When the nation entered the Great War, President Wilson appointed Hoover to head the Food Administration. He created successful programs to reduce food consumption at home and to provide food overseas, while avoiding rationing.


Serving as Secretary of Commerce under presidents Harding and Coolidge, Hoover was elected thirty-first president of the United States in 1928. Within months of his election, the stock market crashed, and Hoover spent the rest of his time in office combating the Great Depression. He was not reelected. After leaving office, Herbert Hoover continued work in food relief, headed a commission to reorganize the executive branch of government, and wrote many books.


Did You Know?


In 1891, Hoover enrolled in the new West Coast university founded by industrialist Leland Stanford. While the future president failed Stanford’s entrance examination, the professor who administered the test admired his “remarkable keenness” and admitted him conditionally. Hoover had so little money that at times he lived in the barracks housing construction workers building the university. Hoover served as financial manager for Stanford’s football and baseball teams, won election as treasurer, and met his future wife, Lou Henry, in geology class.



Originally known as Boulder Dam from 1933, it was officially renamed Hoover Dam for President Herbert Hoover by a joint resolution of Congress in 1947.


American Relief Administration operations in Russia in 1922



Although accused by some of reacting callously to the millions of Americans forced onto bread lines during the Great Depression, Hoover was recognized around the world as such a great humanitarian that he was nominated five times for the Nobel Peace Prize. After Hoover spearheaded a private effort to ensure the safe return of 120,000 American tourists stranded in Europe at the outbreak of World War I, the United States government recruited him to deliver food to neutral Belgium, where 7 million people faced starvation. Later Hoover headed the American Relief Administration, which delivered food to tens of millions of people in more than 20 war-torn countries. Between 1921 and 1923, the aid he directed to the famine-stricken Soviet Union fed more than 15 million people daily. “Whatever their politics, they shall be fed!” he declared to opponents who accused him of aiding communism. After World War II, Democratic President Harry Truman asked the Republican Hoover to circle the globe to coordinate efforts to avert a global famine. “He fed more people and saved more lives than any other man in history,” said Hoover associate Neil MacNeil.

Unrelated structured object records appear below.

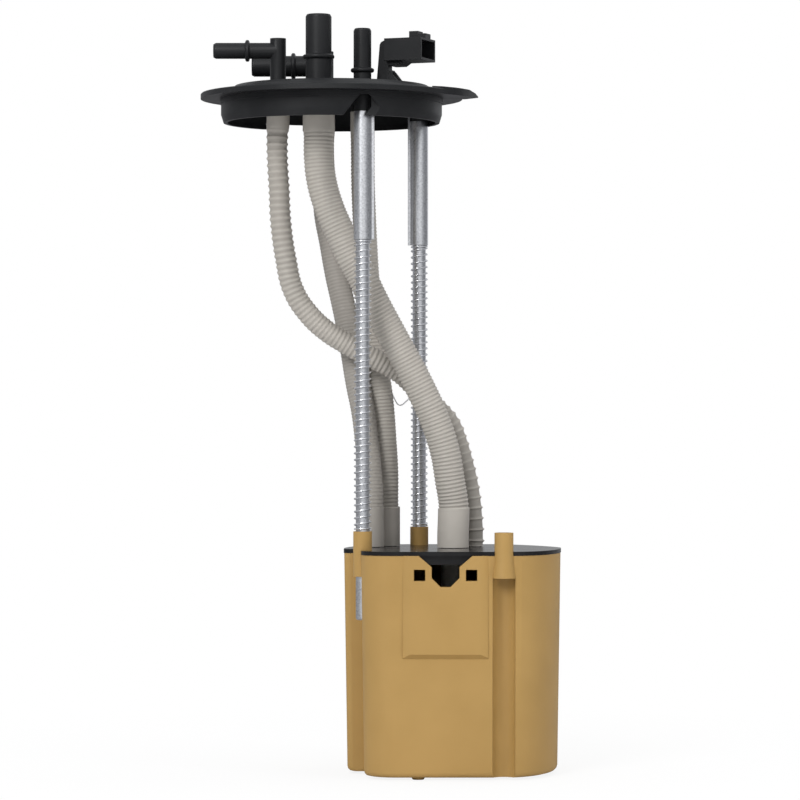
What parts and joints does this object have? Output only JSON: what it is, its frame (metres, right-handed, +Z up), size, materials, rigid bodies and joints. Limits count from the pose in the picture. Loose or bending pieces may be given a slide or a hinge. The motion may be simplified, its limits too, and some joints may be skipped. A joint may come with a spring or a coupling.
{
  "type": "fuel tank sending unit",
  "caption": "Fuel tank sending unit: round cover with hose ports and plug socket, sprung guide rods, corrugated hoses and a sliding reservoir with a float arm.",
  "frame": {"origin": "on the cover's axis, in the plane of the lip's underside, which seats on the tank", "axes": "+Z up along the cover's axis, the object's longest extent; +X to the side on which the reservoir hangs; the front, with the spare boss, faces -Y"},
  "size_m": [0.2155, 0.157, 0.4498],
  "materials": {
    "black_nylon": "moulded, satin",
    "terminal_metal": "plated",
    "zinc_steel": "zinc plated",
    "spring_steel": "drawn wire, plated",
    "hose_nylon": "extruded, matte",
    "lead_jacket": "extruded",
    "tan_acetal": "moulded, satin",
    "black_acetal": "moulded, glossy",
    "natural_plastic": "moulded",
    "strainer_mesh": "woven nylon mesh",
    "valve_rubber": "matte",
    "card_ceramic": "printed ceramic",
    "float_foam": "closed cell foam"
  },
  "bodies": {
    "flange": {"flange_cover": "black_nylon", "small_elbow_port": "black_nylon", "rear_elbow_port": "black_nylon", "large_port": "black_nylon", "middle_port": "black_nylon", "plug_housing": "black_nylon", "plug_terminals": "terminal_metal", "front_guide_rod": "zinc_steel", "rear_guide_rod": "zinc_steel", "front_rod_sleeve": "zinc_steel", "rear_rod_sleeve": "zinc_steel", "front_spring": "spring_steel", "rear_spring": "spring_steel", "rod_clips": "spring_steel", "small_hose": "hose_nylon", "large_hose": "hose_nylon", "rear_hose": "hose_nylon", "middle_hose": "hose_nylon", "sender_lead": "lead_jacket"},
    "reservoir": {"reservoir_cup": "tan_acetal", "reservoir_lid": "black_acetal", "pickup_tube": "natural_plastic", "pickup_strainer": "strainer_mesh", "jet_pump": "black_acetal", "foot_valve": "valve_rubber", "sender_body": "black_acetal", "resistor_card": "card_ceramic"},
    "float_arm": {"float_arm": "spring_steel", "sender_hub": "natural_plastic", "wiper": "terminal_metal"},
    "float": {"float": "float_foam"}
  },
  "joints": [
    {"name": "reservoir_slide", "type": "slide", "parent": "flange", "child": "reservoir", "axis": [0, 0, 1], "range_m": [0, 0.06], "stiffness_N_per_m": 600, "springref_m": -0.05, "deforming": ["front_spring", "rear_spring", "small_hose", "large_hose", "rear_hose", "middle_hose", "sender_lead"]},
    {"name": "float_lift", "type": "hinge", "parent": "reservoir", "child": "float_arm", "pos_m": [0.095, 0.0446, -0.3047], "axis": [0, 1, 0], "range_deg": [0, 90]},
    {"name": "float_spin", "type": "hinge", "parent": "float_arm", "child": "float", "pos_m": [0.04625, 0.0606, -0.37433], "axis": [0, 1, 0], "continuous": true}
  ]
}
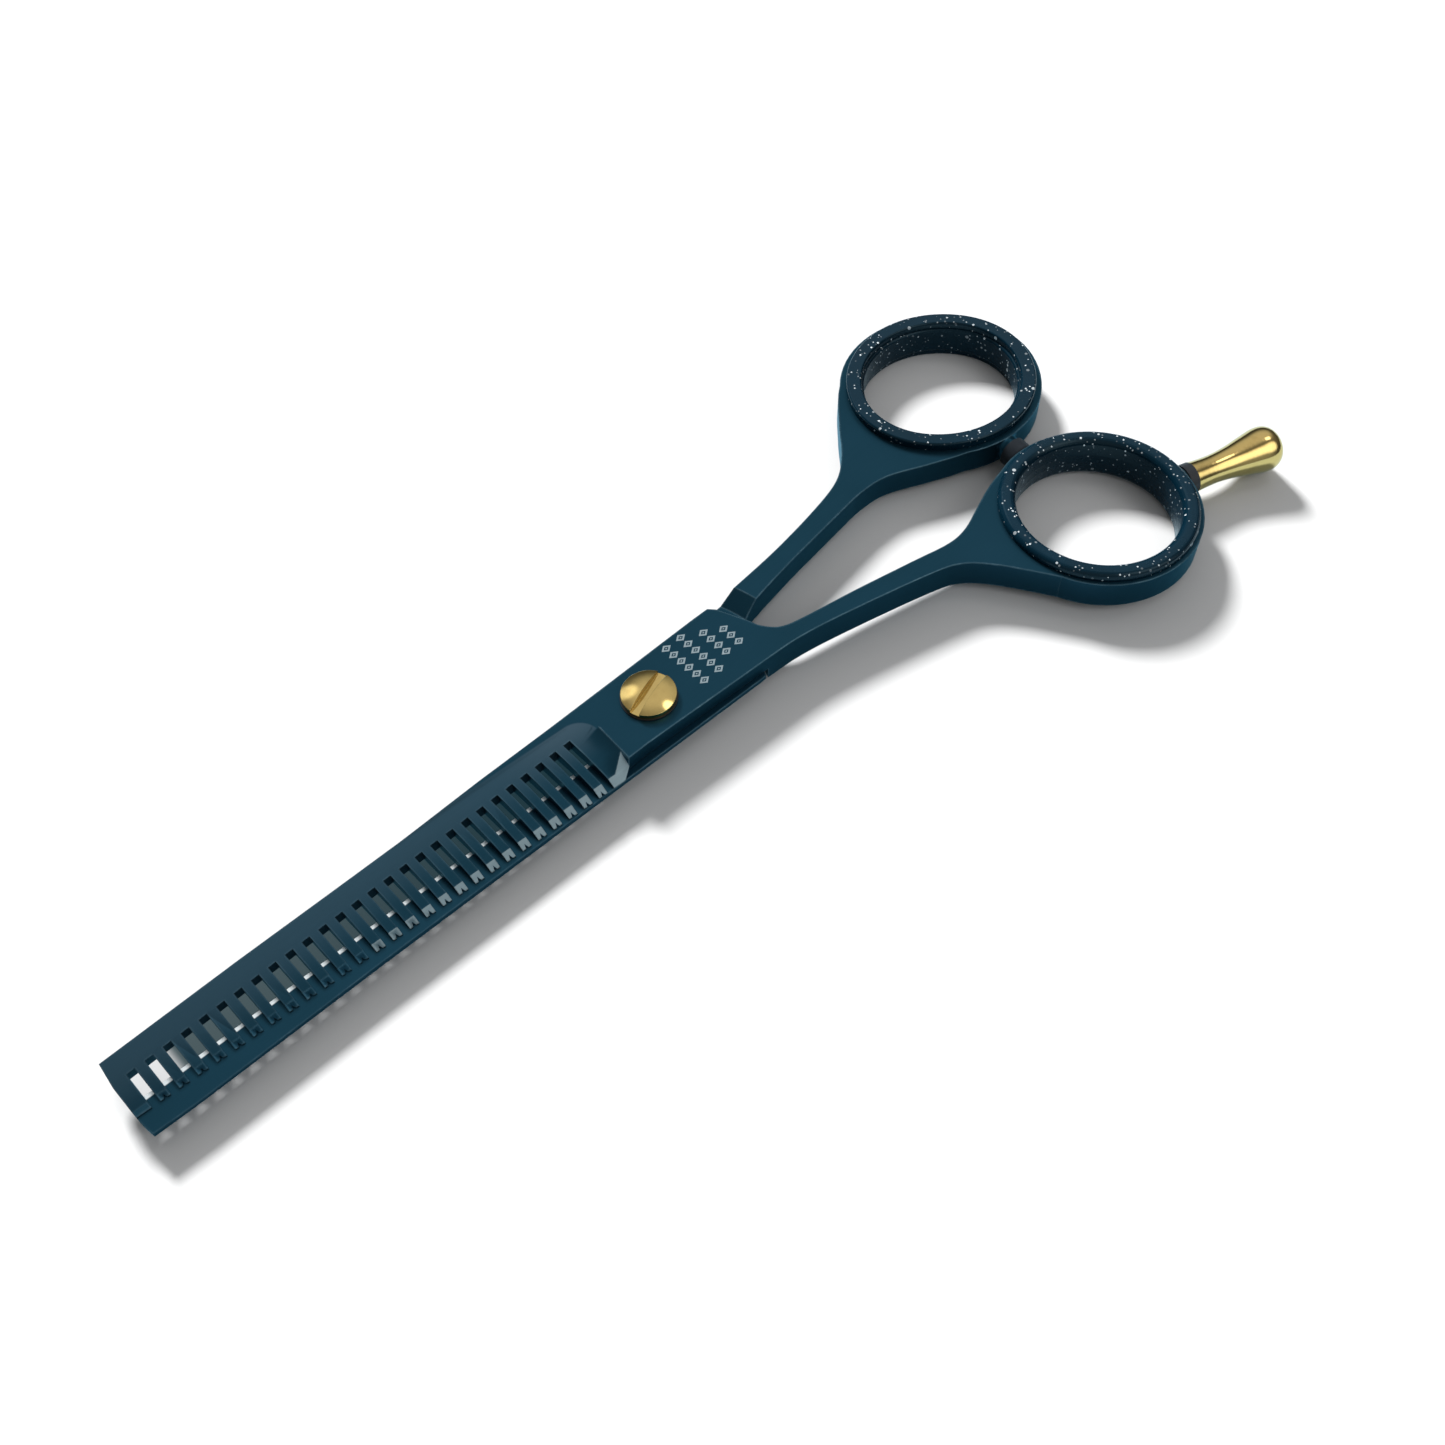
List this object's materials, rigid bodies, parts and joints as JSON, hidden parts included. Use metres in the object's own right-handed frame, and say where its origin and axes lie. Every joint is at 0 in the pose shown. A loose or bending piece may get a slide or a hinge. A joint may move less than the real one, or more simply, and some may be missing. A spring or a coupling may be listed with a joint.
{
  "type": "thinning shears",
  "caption": "Hairdresser's thinning shears: a toothed blade over a plain blade on a slotted pivot screw, ring handles with soft inserts, a bumper and a screw-in finger rest.",
  "frame": {"origin": "the middle of the finger hole, at half the thickness of the finger ring", "axes": "+X from the finger ring towards the blade tips, parallel to the blade; +Y away from the thumb ring; +Z along the finger hole and out of the screw's head. The pivot axis is parallel to +Z at x 57.05 mm, y -17.1 mm, and the blades slide on each other at z -0.2 mm"},
  "size_m": [0.1482, 0.0529, 0.0062],
  "materials": {
    "coating": "satin dark teal-blue coating on steel",
    "gold_metal": "polished gold plating",
    "steel": "turned",
    "glide_plastic": "matte",
    "black_plastic": "matte",
    "glitter_insert": "glossy, with small silver flecks",
    "black_rubber": "matte"
  },
  "bodies": {
    "finger_side": {"toothed_half": "coating", "pivot_bush": "steel", "screw_washer": "black_plastic", "finger_insert": "glitter_insert", "rest_collar": "black_plastic"},
    "thumb_side": {"plain_half": "coating", "screw_socket": "steel", "glide_washer": "glide_plastic", "thumb_insert": "glitter_insert", "bumper": "black_rubber"},
    "tension_screw": {"pivot_screw": "gold_metal"},
    "finger_rest": {"finger_rest": "gold_metal"}
  },
  "joints": [
    {"name": "blades_open", "type": "hinge", "parent": "finger_side", "child": "thumb_side", "pos_m": [0.05705, -0.0171, -0.0002], "axis": [0, 0, 1], "range_deg": [0, 60]},
    {"name": "screw_turn", "type": "hinge", "parent": "thumb_side", "child": "tension_screw", "pos_m": [0.05705, -0.0171, -0.0002], "axis": [0, 0, 1], "range_deg": [-45, 45]},
    {"name": "rest_turn", "type": "hinge", "parent": "finger_side", "child": "finger_rest", "pos_m": [0, 0, 0], "axis": [-0.9511, 0.309, 0], "continuous": true}
  ]
}
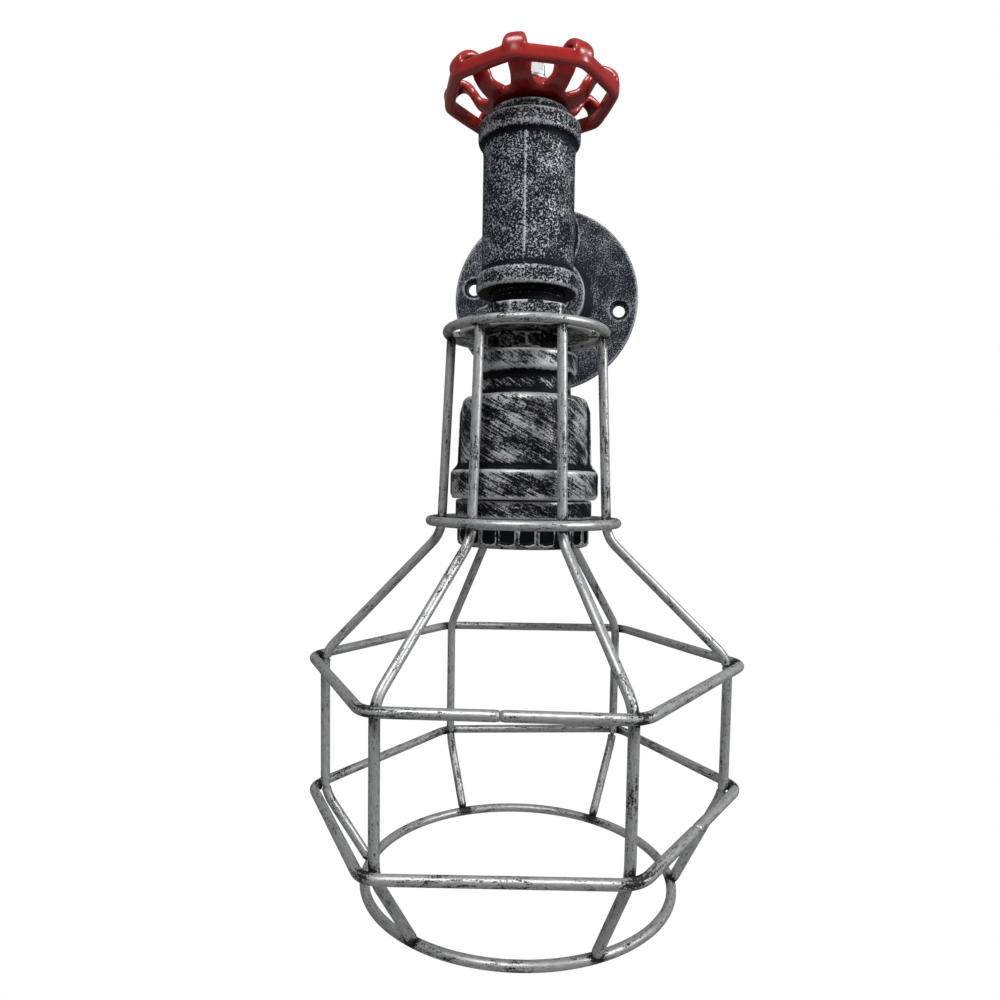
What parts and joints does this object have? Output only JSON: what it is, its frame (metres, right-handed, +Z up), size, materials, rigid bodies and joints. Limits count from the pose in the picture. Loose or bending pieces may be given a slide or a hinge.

Points of Interest - Herbert Hoover Presidential Library and Museum Courtesy KHQA Channel 7


In addition to Grant, Coolidge and Hoover, four other U.S. presidents were, at one time, represented in the Saddle & Sirloin Club Portrait Collection: George Washington, Thomas Jefferson, Abraham Lincoln, and Franklin D. Roosevelt. Washington, Jefferson, and Lincoln were destroyed in the 1934 fire and not replaced. Franklin D. Roosevelt was added after the fire, but removed from the collection before the move to Louisville.